平成5年7月28日 均健医発第825号
厚生省保健医療局長通知エイズ対策の推進については、日頃より種々ご協力いただいているところであるが、急増するエイズ患者等が安心して医療を受ける体制を整備することが緊急の課題となっていることに鑑み、今般、エイズ治療の拠点病院整備について、下記のとおり、考え方をとりまとめたので各都道府県におかれても、これを踏まえ、エイズ医療体制の整備を図るようお願いする。
また、各都道府県において、拠点病院を選定された場合には、速やかに当職あて、御連絡いただくよう併せてお願いする。
なお、拠点病院名の公表等その取扱いについては、当該病院や各都道府県等の御意向を充分踏まえ対処することとしているので、念のため申し添える。
記 【1 エイズ診療の基本的あり方】
エイズ診療の基本的な考え方は、どこの医療機関でもその機能に応じてエイズ患者等を受け入れることである。すなわち、住民に身近かな医療機関において一般的な診療を行ない、地域の拠点病院において重症患者に対する総合的、専門的医療を提供する等、その機能に応じて診療を行うことができるようすることが必要である。そのため、各地域の中でエイズ診 療の拠点となる病院を確保し、そこを拠点として地域の他の医療機関においてもエイズ患者 等の受け入れを進めていくことが適切である。【2 エイズ診療の拠点病院の整備】
エイズ診療の拠点病院の機能として、エイズに関する総合的かつ高度な医療の提供があげられる。また、エイズ診療については常に新しい知見が報告されることから、拠点病院においては、情報の収集と地域の他の医療機関への情報提供及び地域内の医療従事者に対する教育を行う機能も期待される。

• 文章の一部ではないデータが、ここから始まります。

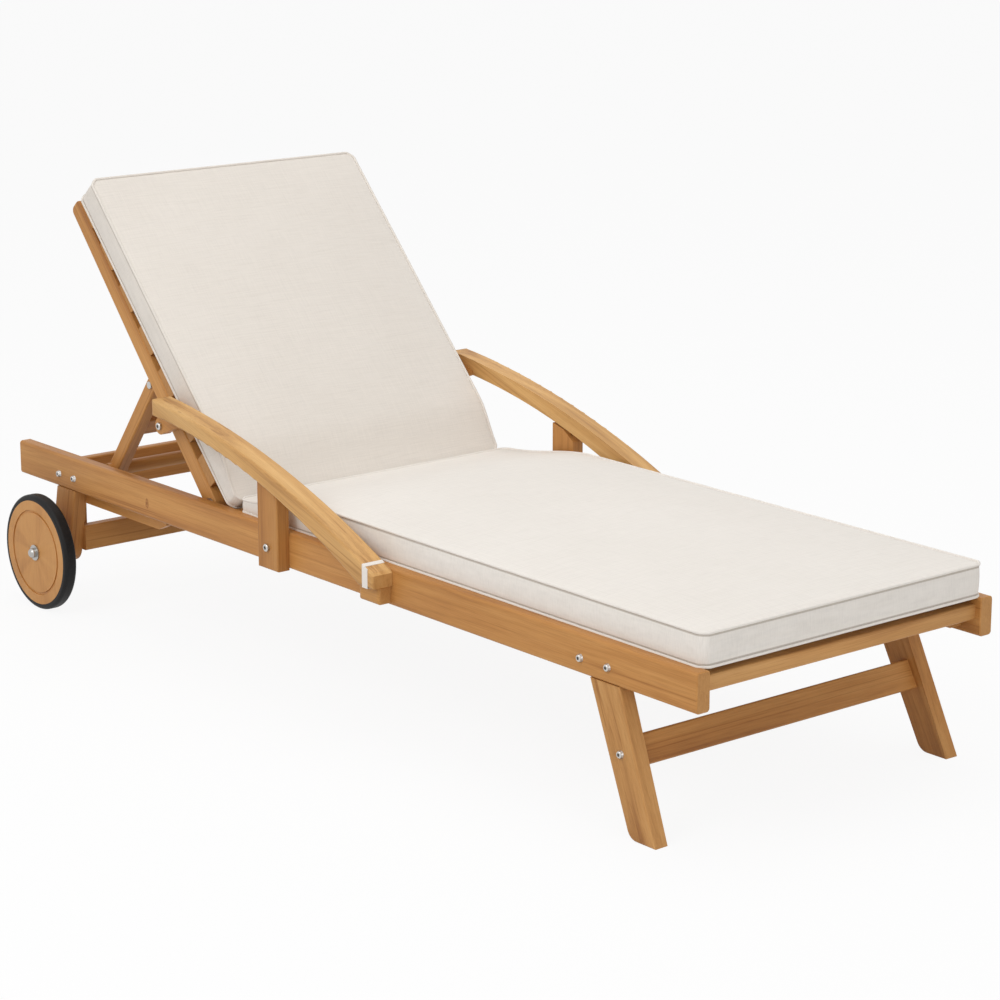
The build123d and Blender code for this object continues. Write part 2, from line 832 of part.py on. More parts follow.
def make_arm_lug(side, hand):
    """Bracket under the head end of the arm that turns on the bolt in the stile."""
    place, up = on_back(lug_along, 0)
    with BuildPart() as lug:
        with BuildSketch(side_plane(side * arm_inner)):
            with Locations((place, up)):
                Circle(lug_radius)
            with BuildLine():
                Polyline(
                    (lug_start, lug_low),
                    (lug_start, lug_low + lug_radius / 2),
                    (arm_end, lug_high),
                    (place + lug_radius, up),
                    (place, up - lug_radius),
                    close=True,
                )
            make_face()
            with Locations((place, up)):
                Circle(bolt_radius + pin_gap, mode=Mode.SUBTRACT)
        extrude(amount=-side * lug_thick)
    save(lug, f"arm_lug_{hand}")


def make_arm_bolts():
    """Bolts through the lugs into the stiles, with a collar that keeps them apart."""
    place, up = on_back(lug_along, 0)
    lug_inner = arm_inner - lug_thick
    with BuildPart() as bolts:
        for side, _ in sides:
            head = arm_inner + moving_gap
            outline = (
                (stile_inner, 0), (stile_inner, bolt_radius), (stile_outer, bolt_radius),
                (stile_outer, bolt_head_radius), (lug_inner - moving_gap, bolt_head_radius),
                (lug_inner - moving_gap, bolt_radius), (head, bolt_radius),
                (head, bolt_head_radius), (head + bolt_head_height, bolt_head_radius),
                (head + bolt_head_height, 0),
            )
            turn_along_x(outline, side, place, up)
    save(bolts, "arm_pivot_bolts")


def make_arm_band(side, hand):
    """Thin band wrapped round the arm just behind its tip."""
    with BuildPart() as band:
        with BuildSketch(side_plane(side * arm_inner)):
            with BuildLine():
                arm_outline()
            make_face()
            offset(amount=band_thick)
            with Locations((band_place, 0)):
                Rectangle(band_width, arm_end, align=(Align.MIN, Align.MIN), mode=Mode.INTERSECT)
        extrude(amount=side * (arm_width + band_thick))
        with BuildSketch(side_plane(side * arm_inner)):
            with BuildLine():
                arm_outline()
            make_face()
        extrude(amount=side * arm_width, mode=Mode.SUBTRACT)
        with BuildSketch(side_plane(side * arm_inner)):
            with Locations((band_place, arm_tip_top - band_width)):
                Rectangle(
                    band_width - band_top_width,
                    arm_end,
                    align=(Align.MIN, Align.MIN),
                )
        extrude(amount=side * (arm_width - band_thick), mode=Mode.SUBTRACT)
    save(band, f"arm_band_{hand}")


def make_post(side, hand):
    """Post that swings on the rail, with a tongue that turns in the mortise of the arm."""
    half = post_width / 2
    middle = arm_mid_bottom - shoulder_gap
    with BuildPart() as post:
        with BuildSketch(side_plane(side * arm_inner)):
            with BuildLine():
                Polyline(
                    (arm_mid - half, post_bottom),
                    (arm_mid + half, post_bottom),
                    (arm_mid + half, middle + shoulder_rise),
                    (arm_mid, middle),
                    (arm_mid - half, middle - shoulder_rise - shoulder_swing),
                    close=True,
                )
            make_face()
            with Locations((arm_mid, post_pivot_up)):
                Circle(bolt_radius + pin_gap, mode=Mode.SUBTRACT)
        extrude(amount=side * (post_thick - moving_gap))
        outer = post.faces().sort_by(Axis.X)[0 if side < 0 else -1]
        edges = outer.edges().filter_by(GeomType.LINE)
        fillet(edges, wood_round)
        with BuildSketch(side_plane(side * (arm_inner + tongue_inset))):
            with Locations((arm_mid, post_pin_up)):
                Circle(tongue_radius)
                Rectangle(
                    2 * tongue_radius,
                    post_pin_up - middle + post_width / 2,
                    align=(Align.CENTER, Align.MAX),
                )
        extrude(amount=side * tongue_thick)
    save(post, f"post_{hand}")


def make_post_bolts():
    """Bolts that fix the posts to the rails, with a thin washer under each post."""
    with BuildPart() as bolts:
        for side, _ in sides:
            seat = half_width - hinge_pin_depth
            head = post_outer
            outline = (
                (seat, 0), (seat, bolt_radius), (head, bolt_radius),
                (head, bolt_head_radius), (head + bolt_head_height, bolt_head_radius),
                (head + bolt_head_height, 0),
            )
            turn_along_x(outline, side, arm_mid, post_pivot_up)
    save(bolts, "post_pivot_bolts")


def loft_cushion(base, length, crown_side, under):
    """Cushion on a base plane: belly, drawn-in side between two seams, and a crown."""
    width = 2 * cushion_half
    levels = (
        (-under, crown_inset),
        (0, 0),
        (cushion_thick / 2, cushion_draw),
        (cushion_thick, 0),
        (cushion_thick + crown_side / 2, crown_shoulder),
        (cushion_thick + crown_side, crown_inset),
    )
    sections = []
    for height, inset in levels:
        with BuildSketch(base.offset(height)) as level:
            RectangleRounded(width - 2 * inset, length - 2 * inset, cushion_corner)
        sections.append(level.sketch)
    loft(sections, ruled=True)


def make_seat_cushion():
    length = seat_cushion_end - seat_cushion_start
    base = Plane(
        origin=(0, foot_y + seat_cushion_start + length / 2, rail_top + seat_cushion_lift),
        x_dir=(1, 0, 0),
        z_dir=(0, 0, 1),
    )
    with BuildPart() as cushion:
        loft_cushion(base, length, cushion_crown, seat_belly)
    save(cushion, "seat_cushion")


def make_back_cushion():
    length = back_cushion_end - back_cushion_start
    middle = back_cushion_start + length / 2
    place, up = on_back(middle, back_cushion_front - cushion_thick)
    base = Plane(
        origin=(0, foot_y + place, up),
        x_dir=(1, 0, 0),
        z_dir=(0, -math.sin(recline), math.cos(recline)),
    )
    with BuildPart() as cushion:
        loft_cushion(base, length, cushion_crown, back_belly)
    save(cushion, "back_cushion")


seat_belly = rail_top + seat_cushion_lift - (ledger_top + seat_slat_thick) - moving_gap
back_belly = back_cushion_front - cushion_thick - stile_half - back_slat_thick - moving_gap

for side, hand in sides:
    make_rail(side, hand)
    make_ledger(side, hand)
    make_front_leg(side, hand)
    make_rear_leg(side, hand)
    make_notch_board(side, hand)
    make_rest_block(side, hand)
    make_wheel(side, hand)
    make_stile(side, hand)
    make_prop_strut(side, hand)
    make_arm(side, hand)
    make_arm_lug(side, hand)
    make_arm_band(side, hand)
    make_post(side, hand)

make_crossbar(
    "foot_crossbar", foot_bar_inset, rail_top - foot_bar_drop - foot_bar_height,
    foot_bar_thick, foot_bar_height, rear_bar_round,
)
make_crossbar(
    "mid_crossbar", mid_bar_place, mid_bar_bottom, mid_bar_width, mid_bar_thick, rear_bar_round
)
make_crossbar(
    "rear_crossbar_1", near_bar_place, rail_top - rear_bar_drop - rear_bar_height,
    rear_bar_thick, rear_bar_height, rear_bar_round, inner_half - notch_board_thick,
)
make_crossbar(
    "rear_crossbar_2", far_bar_place, rail_top - rear_bar_drop - rear_bar_height,
    rear_bar_thick, rear_bar_height, rear_bar_round,
)
make_crossbar(
    "rear_stretcher", rear_stretcher_place, rear_stretcher_up - rear_stretcher_height / 2,
    rear_stretcher_thick, rear_stretcher_height, wood_round,
)
make_front_stretcher()
make_seat_slats()
make_frame_bolts()
make_wheel_axles()
make_cap_nuts()
make_hinge_pins()
make_back_slats()
make_prop_rail()
make_prop_bars()
make_prop_bolts()
make_arm_bolts()
make_post_bolts()
make_seat_cushion()
make_back_cushion()
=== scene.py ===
import json
import math

import bmesh
import bpy
from mathutils import Matrix, Vector, noise

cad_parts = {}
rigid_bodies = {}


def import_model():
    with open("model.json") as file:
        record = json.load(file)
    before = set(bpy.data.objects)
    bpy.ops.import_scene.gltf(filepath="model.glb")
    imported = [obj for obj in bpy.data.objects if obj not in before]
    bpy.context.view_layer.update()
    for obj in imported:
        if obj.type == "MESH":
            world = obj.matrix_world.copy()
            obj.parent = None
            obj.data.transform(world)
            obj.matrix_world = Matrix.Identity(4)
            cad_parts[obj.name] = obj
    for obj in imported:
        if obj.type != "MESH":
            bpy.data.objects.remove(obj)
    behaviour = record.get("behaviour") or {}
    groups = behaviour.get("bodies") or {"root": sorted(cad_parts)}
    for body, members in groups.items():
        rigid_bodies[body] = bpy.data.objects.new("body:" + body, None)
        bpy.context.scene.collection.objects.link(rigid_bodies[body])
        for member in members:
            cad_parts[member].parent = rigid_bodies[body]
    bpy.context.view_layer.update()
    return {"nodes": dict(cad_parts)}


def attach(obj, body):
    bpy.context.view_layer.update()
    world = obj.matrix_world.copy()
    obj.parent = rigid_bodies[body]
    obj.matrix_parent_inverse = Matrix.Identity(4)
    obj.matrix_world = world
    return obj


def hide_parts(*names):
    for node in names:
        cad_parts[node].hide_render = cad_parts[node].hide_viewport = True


# Looks of a wooden sun lounger with piped cushions. Metres, +Z up, foot end towards -Y.
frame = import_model()
SCENE = bpy.context.scene
MM = 0.001

# Camera, as the photograph sees the lounger, in metres, degrees and millimetres of lens and sensor
CAMERA_PLACE = (-3.2357, -4.0590, 1.6496)
CAMERA_TURN = -39.41
CAMERA_DOWN = 14.38
CAMERA_LENS = 106.4
SENSOR = 36.0

# Back rest, prop and wheels in the rest pose
BACK_ANGLE = math.radians(48.8)
PROP_ANGLE = math.radians(-52.7)
HINGE = Vector((0, 0.3555, 0.290))
WHEEL_CENTRE = (0.8265, 0.114)

# Cushions in their own flat frame: width along X, length along Y, thickness along Z
HALF_WIDTH = 307 * MM
BORDER = 54 * MM
BORDER_ROWS = 5
CORNER = 15 * MM
CORNER_CELLS = 3
CELL = 11 * MM
PIPING = 2.4 * MM
CROWN = 13 * MM

# Seat pad: its place on the frame, and its flattened head end
SEAT_LENGTH = 1224 * MM
SEAT_START = -0.9775
SEAT_LOW = 300.5 * MM
SEAT_SHIFT = 4 * MM
SEAT_WIDENED = 313 / 307
SEAT_BELLY = 9 * MM
SEAT_END_SQUASH = 0.42
SEAT_END_LENGTH = 260 * MM

# Back pad: its place from the hinge along the back, with the lift and thickness at its two ends
BACK_LENGTH = 709 * MM
BACK_START = -48 * MM
BACK_LOW = 47 * MM
BACK_SHIFT = -4 * MM
BACK_BELLY = 20 * MM
BACK_LIFT = (21 * MM, -3 * MM)
BACK_THICK = (29 * MM, 51 * MM)
BACK_PINCH = 115 * MM
SLATS_HALF = 298 * MM
SLATS_TOP = 44 * MM

# Swelling of the cloth, and the unevenness that it gets afterwards
CLOTH_FRAMES = 20
CLOTH_PRESSURE = 4.0
CLOTH_STIFFNESS = 12
CLOTH_SHEAR = 5
CLOTH_BENDING = 0.4
CLOTH_QUALITY = 5
FLAT = 0.1 * MM
CROWN_POWER = 0.75
DENT_POWER = 0.4
WOBBLE = 1.6
RIPPLE = 0.5
BORDER_SWELL = 2 * MM
PIPING_SHAKE = 0.25 * MM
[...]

都道府県は、地域の実状を勘案しつつ関係機関と協議の上、エイズ診療拠点病院を選定・ 確保するとともに、地域のエイズ対策推進協議会を活用すること等により、拠点病院と地域の他の医療機関とのエイズ診療の連携システム及び教育・技術的支援システムを造ることが 望ましい。
各都道府県に必要な拠点病院数は、エイズ患者数等とその将来予測により異なるが、エイズ患者等の交通の利便性を考慮し、各都道府県に2カ所以上整備する必要があ る。さらに、この拠点病院については、地域の医療機関に周知するとともに、エイズ患者等にも明らかにすることが望ましい。【3 エイズ診療拠点病院のあり方】
(1)総合的なエイズ診療の実施
エイズ患者には、全身症状や呼吸器症状、消化器症状、眼科的症状、神経症状、悪性腫瘍等様々な症状が現れ、その対応が必要なことから、拠点病院においては、少なくとも拠点病院内の内科においてエイズ患者等の入院治療を行うことができることが必要である。さらに、拠点病院内あるいは他の医療機関との連携により、外科、皮膚科、精神科、眼科、産科、歯科等の協力が得られる体制を確保することが望ましい。(2)必要な医療機器及び個室の整備
拠点病院においては、院内感染防止等の観点から、エイズ患者等の診療のための機器及び備品や、医療従事者を保護するためのゴーグル、手袋、マスク等やディスポーザブルの器具等が整備されている必要がある。
また、重症の感染症、下痢、中枢神経障害のある重症のエイズ患者に対処するために、あるいは、エイズ患者等の心理的ストレスを軽減するために、エイズ患者等のための個室が整備されていることが望ましい。(3)カウンセリング体制の整備
エイズ診療において、患者やその家族へのカウンセリングは不可欠であるため拠点病院においては、カウンセリングの講習を受けた医師や看護婦等を含め、カウンセリングを行える体制をとることが望ましい。(4)地域の他の医療機関との連携
拠点病院は、エイズ患者等の状況に応じて、地域の他の医療機関との役割担・連携に努めるとともに、他の医療機関に対して教育・技術的支援を行う。(5)院内感染防止体制の整備
(6)職員の教育、健康管理
拠点病院内においては、その職員に対し、エイズに関する学習会や講習会の開催に努めるとともに、希望する医療事業者に対して任意にHIV抗体検査を受ける機会を用意することが望ましい。【4 拠点病院に対する支援体制等】
(1)地域の他の医療機関の役割
拠点病院がその本来の機能を発揮し、十分なエイズ診療を行うためには、地域の他の医療機関による支援が不可欠である。すなわち、地域の他の医療機関でも、適切なエイズ診療を行うとともに、拠点病院との連携に努める必要がある。(2)都道府県による支援
エイズに関する医療体制を整備するため、都道府県は拠点病院に対して積極的に支援を行う。